Castro Marques will be with the squad (as will de Souza) for the upcoming World Championship in the Czech Republic, and her mother will go to that event, then stay with her awhile longer as she competes in the winter months in Turkey.

Castro Marques is even looking ahead to future Olympics -- not just London in 2012 but the 2016 Games, too. They will be in her homeland, as Rio de Janeiro will be the first South American city to host the Olympics.

"In 2016, I'll be 34," Castro Marques said, laughing. "I say, 'I hope I'll be up to it!'"

She turned 28 in March and is at the peak of her basketball career. Which is perfect timing for the Dream.

"There's been a lot of adjustments for me over the years, but the main thing is I'm doing what I want to do in life and I'm happy," Castro Marques said. "Whether I'm here in the United States or in Europe, I just take that as a part of my life and try to learn from everything. New cultures, new countries -- just to get the good stuff from everywhere I go. And to grow as a person."

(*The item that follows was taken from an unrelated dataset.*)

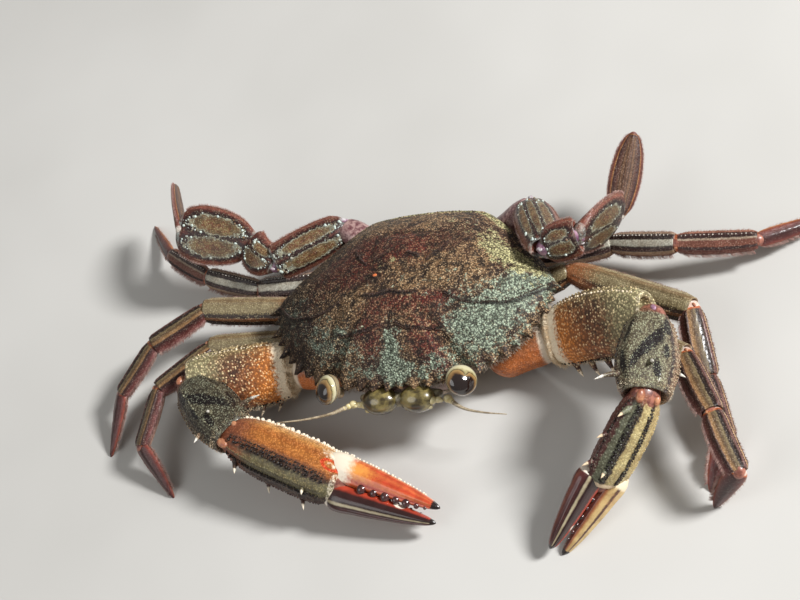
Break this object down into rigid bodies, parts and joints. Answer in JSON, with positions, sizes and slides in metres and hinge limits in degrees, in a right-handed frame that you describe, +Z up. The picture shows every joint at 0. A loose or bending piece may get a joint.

Communication is a big part of that, and in that regard Castro Marques is a particular help to the quieter de Souza, who is a little less confident in her English, . They are as close as sisters, and almost always speak their native Portuguese to one another. But Castro Marques, a languages whiz, is also fluent in English, Spanish, Italian and French.

So what language does she dream in? Again, Castro Marques laughs.

"You know, it depends on which country I'm in," she said. "Because the language that you talk more of, that's the one you dream in. Right now, I'm dreaming in English."

And in any language, you can guess what the dreams are about: winning a WNBA championship.